Thursday, April 25, 2013

Matt Taibbi — Everything Is Rigged: The Biggest Price-Fixing Scandal Ever

Conspiracy theorists of the world, believers in the hidden hands of the Rothschilds and the Masons and the Illuminati, we skeptics owe you an apology. You were right. The players may be a little different, but your basic premise is correct: The world is a rigged game. We found this out in recent months, when a series of related corruption stories spilled out of the financial sector, suggesting the world's largest banks may be fixing the prices of, well, just about everything.
You may have heard of the Libor scandal, in which at least three – and perhaps as many as 16 – of the name-brand too-big-to-fail banks have been manipulating global interest rates, in the process messing around with the prices of upward of $500 trillion (that's trillion, with a "t") worth of financial instruments. When that sprawling con burst into public view last year, it was easily the biggest financial scandal in history – MIT professor Andrew Lo even said it "dwarfs by orders of magnitude any financial scam in the history of markets."
That was bad enough, but now Libor may have a twin brother. Word has leaked out that the London-based firm ICAP, the world's largest broker of interest-rate swaps, is being investigated by American authorities for behavior that sounds eerily reminiscent of the Libor mess. Regulators are looking into whether or not a small group of brokers at ICAP may have worked with up to 15 of the world's largest banks to manipulate ISDAfix, a benchmark number used around the world to calculate the prices of interest-rate swaps....

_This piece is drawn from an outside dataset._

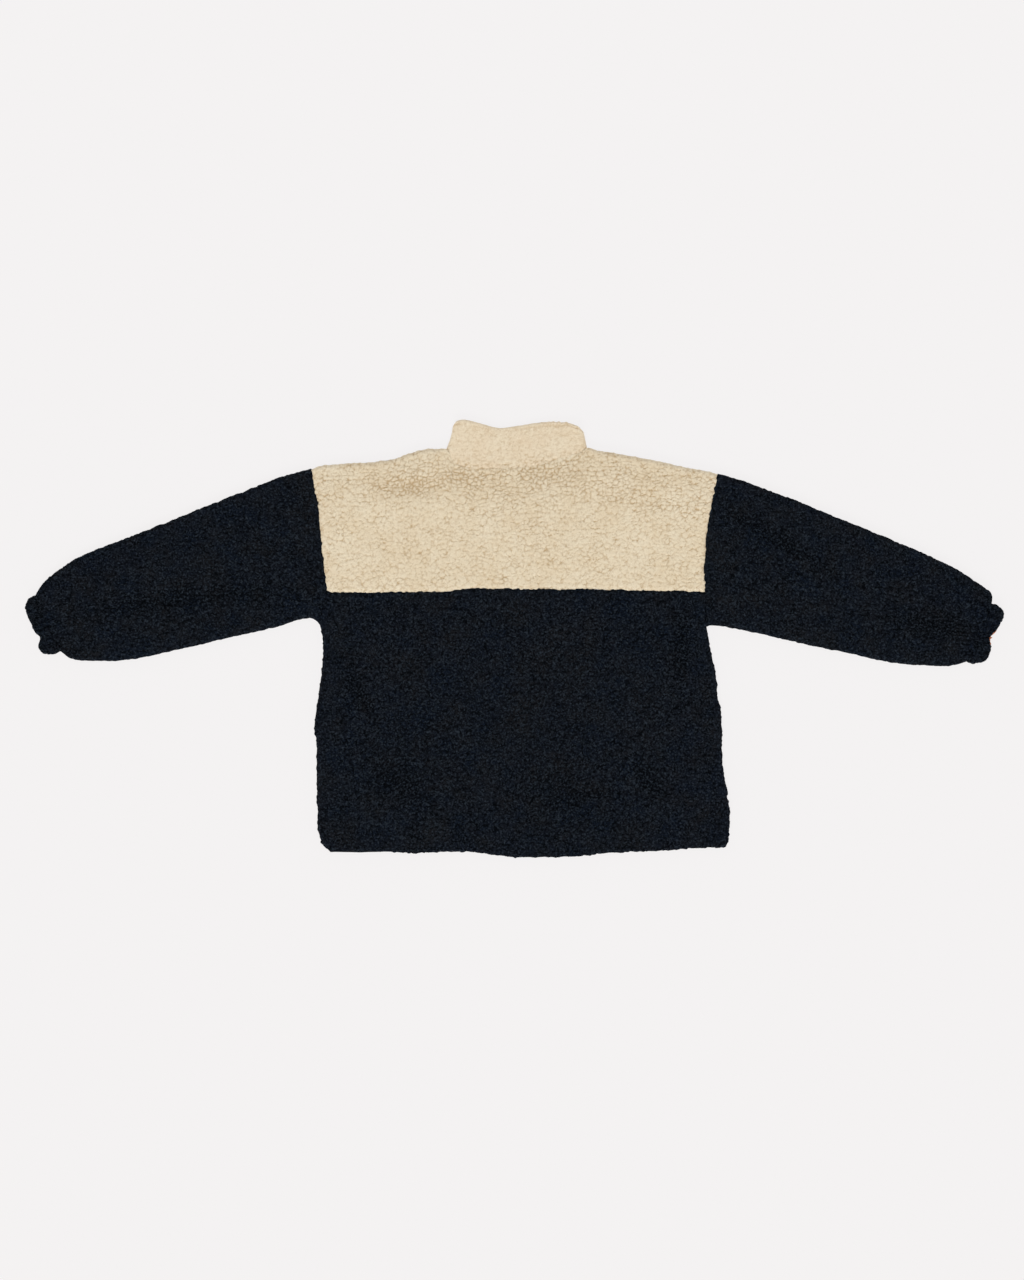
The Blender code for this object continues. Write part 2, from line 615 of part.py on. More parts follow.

Moreover, it's increasingly clear that both the criminal justice system and the civil courts may be impotent to stop them, even when they do get caught working together to game the system.
If true, that would leave us living in an era of undisguised, real-world conspiracy, in which the prices of currencies, commodities like gold and silver, even interest rates and the value of money itself, can be and may already have been dictated from above. And those who are doing it can get away with it. Forget the Illuminati – this is the real thing, and it's no secret. You can stare right at it, anytime you want....

The only reason this problem has not received the attention it deserves is because the scale of it is so enormous that ordinary people simply cannot see it. It's not just stealing by reaching a hand into your pocket and taking out money, but stealing in which banks can hit a few keystrokes and magically make whatever's in your pocket worth less. This is corruption at the molecular level of the economy, Space Age stealing – and it's only just coming into view.
Rolling Stone
Everything Is Rigged: The Biggest Price-Fixing Scandal Ever
Matt Taibbi

Talk about price-fixing. Delegating a democratic country's monetary policy to politically independent central banks is bad enough, but allowing a few bankers to fix prices with impunity is beyond the pale, especially when the AG tells them that they won't be prosecuted. Same in UK. All investigations have to be approved by George Osborne: Revealed: George Osborne’s secret veto on fraud inquiries. Wall Street and the City are dens of thieves criminogenic environments.

I've just provided the outline in the above excerpts. The details are appalling.

Monopoly capitalism is about price setting rather than price taking. When externalities, transaction costs, and economic rent are ignored in economic models, it's GIGO and transparently just a ploy to dupe the rubes and separate them from their money and labor.

1 comment:

The Rombach Report said...

Matt Taibbi is a national treasure. I read with interest how "the International Swaps and Derivatives Association, or ISDA, which works together with ICAP (for U.S. dollar transactions) and Thomson Reuters to compute the ISDAfix benchmark, has hired the consulting firm Oliver Wyman to review the process by which ISDAfix is calculated."

For context, one hat that I used to wear as a derivatives market analyst for Thomson Reuters was to perform a daily task to conduct a telephone survey of interest rate swap dealers to gather quotes for swap spreads of various maturities. It occurred to me during that time how easy it would be for one or more of the dealers to offer a kick back of some value to me or some other analyst to adjusted the quote one way or the other for there advantage. Dealers used to use the survey results to mark to market client positions because Thomson was an "objective source".